▼▼▼

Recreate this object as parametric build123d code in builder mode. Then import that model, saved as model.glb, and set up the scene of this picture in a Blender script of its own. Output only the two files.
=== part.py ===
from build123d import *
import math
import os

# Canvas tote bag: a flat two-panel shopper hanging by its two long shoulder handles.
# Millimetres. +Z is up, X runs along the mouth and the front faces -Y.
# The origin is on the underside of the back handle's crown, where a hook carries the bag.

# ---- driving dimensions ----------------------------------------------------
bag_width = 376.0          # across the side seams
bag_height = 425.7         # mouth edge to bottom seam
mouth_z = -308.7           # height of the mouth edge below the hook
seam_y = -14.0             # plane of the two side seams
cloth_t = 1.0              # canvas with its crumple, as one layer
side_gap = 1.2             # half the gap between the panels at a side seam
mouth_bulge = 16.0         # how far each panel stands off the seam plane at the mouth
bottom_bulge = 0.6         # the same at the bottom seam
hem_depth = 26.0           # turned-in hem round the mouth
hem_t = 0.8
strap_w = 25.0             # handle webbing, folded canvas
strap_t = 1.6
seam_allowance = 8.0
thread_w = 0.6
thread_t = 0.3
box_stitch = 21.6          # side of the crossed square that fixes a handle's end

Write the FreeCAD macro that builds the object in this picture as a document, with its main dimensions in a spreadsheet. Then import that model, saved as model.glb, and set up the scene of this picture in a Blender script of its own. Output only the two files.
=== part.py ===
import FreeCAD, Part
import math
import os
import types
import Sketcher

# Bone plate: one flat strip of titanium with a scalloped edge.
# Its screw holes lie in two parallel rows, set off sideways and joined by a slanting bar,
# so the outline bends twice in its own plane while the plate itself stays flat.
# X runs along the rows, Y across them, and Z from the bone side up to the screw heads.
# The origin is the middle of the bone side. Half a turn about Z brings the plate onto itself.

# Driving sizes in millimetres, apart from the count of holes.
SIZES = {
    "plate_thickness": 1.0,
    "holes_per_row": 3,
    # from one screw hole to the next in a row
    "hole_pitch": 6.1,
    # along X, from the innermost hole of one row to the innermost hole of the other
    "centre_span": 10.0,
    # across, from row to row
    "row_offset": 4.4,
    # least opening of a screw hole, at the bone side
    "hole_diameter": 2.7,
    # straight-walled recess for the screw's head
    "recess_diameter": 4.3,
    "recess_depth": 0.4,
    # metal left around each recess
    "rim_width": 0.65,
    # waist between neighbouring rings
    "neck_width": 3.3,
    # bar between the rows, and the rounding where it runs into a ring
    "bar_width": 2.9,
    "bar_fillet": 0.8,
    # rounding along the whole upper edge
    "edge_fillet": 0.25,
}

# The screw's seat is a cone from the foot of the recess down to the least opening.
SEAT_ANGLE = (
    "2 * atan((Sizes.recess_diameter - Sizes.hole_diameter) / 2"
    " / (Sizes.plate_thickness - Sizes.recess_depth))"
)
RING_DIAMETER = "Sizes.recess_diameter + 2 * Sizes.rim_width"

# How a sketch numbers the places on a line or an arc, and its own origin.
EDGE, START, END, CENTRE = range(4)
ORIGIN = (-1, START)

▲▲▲

**Exercise**
Output the complete data exactly as written.

**Exercise answer**
Recreate this object as parametric build123d code in builder mode. Then import that model, saved as model.glb, and set up the scene of this picture in a Blender script of its own. Output only the two files.
=== part.py ===
from build123d import *
import math
import os

# Canvas tote bag: a flat two-panel shopper hanging by its two long shoulder handles.
# Millimetres. +Z is up, X runs along the mouth and the front faces -Y.
# The origin is on the underside of the back handle's crown, where a hook carries the bag.

# ---- driving dimensions ----------------------------------------------------
bag_width = 376.0          # across the side seams
bag_height = 425.7         # mouth edge to bottom seam
mouth_z = -308.7           # height of the mouth edge below the hook
seam_y = -14.0             # plane of the two side seams
cloth_t = 1.0              # canvas with its crumple, as one layer
side_gap = 1.2             # half the gap between the panels at a side seam
mouth_bulge = 16.0         # how far each panel stands off the seam plane at the mouth
bottom_bulge = 0.6         # the same at the bottom seam
hem_depth = 26.0           # turned-in hem round the mouth
hem_t = 0.8
strap_w = 25.0             # handle webbing, folded canvas
strap_t = 1.6
seam_allowance = 8.0
thread_w = 0.6
thread_t = 0.3
box_stitch = 21.6          # side of the crossed square that fixes a handle's end

Write the FreeCAD macro that builds the object in this picture as a document, with its main dimensions in a spreadsheet. Then import that model, saved as model.glb, and set up the scene of this picture in a Blender script of its own. Output only the two files.
=== part.py ===
import FreeCAD, Part
import math
import os
import types
import Sketcher

# Bone plate: one flat strip of titanium with a scalloped edge.
# Its screw holes lie in two parallel rows, set off sideways and joined by a slanting bar,
# so the outline bends twice in its own plane while the plate itself stays flat.
# X runs along the rows, Y across them, and Z from the bone side up to the screw heads.
# The origin is the middle of the bone side. Half a turn about Z brings the plate onto itself.

# Driving sizes in millimetres, apart from the count of holes.
SIZES = {
    "plate_thickness": 1.0,
    "holes_per_row": 3,
    # from one screw hole to the next in a row
    "hole_pitch": 6.1,
    # along X, from the innermost hole of one row to the innermost hole of the other
    "centre_span": 10.0,
    # across, from row to row
    "row_offset": 4.4,
    # least opening of a screw hole, at the bone side
    "hole_diameter": 2.7,
    # straight-walled recess for the screw's head
    "recess_diameter": 4.3,
    "recess_depth": 0.4,
    # metal left around each recess
    "rim_width": 0.65,
    # waist between neighbouring rings
    "neck_width": 3.3,
    # bar between the rows, and the rounding where it runs into a ring
    "bar_width": 2.9,
    "bar_fillet": 0.8,
    # rounding along the whole upper edge
    "edge_fillet": 0.25,
}

# The screw's seat is a cone from the foot of the recess down to the least opening.
SEAT_ANGLE = (
    "2 * atan((Sizes.recess_diameter - Sizes.hole_diameter) / 2"
    " / (Sizes.plate_thickness - Sizes.recess_depth))"
)
RING_DIAMETER = "Sizes.recess_diameter + 2 * Sizes.rim_width"

# How a sketch numbers the places on a line or an arc, and its own origin.
EDGE, START, END, CENTRE = range(4)
ORIGIN = (-1, START)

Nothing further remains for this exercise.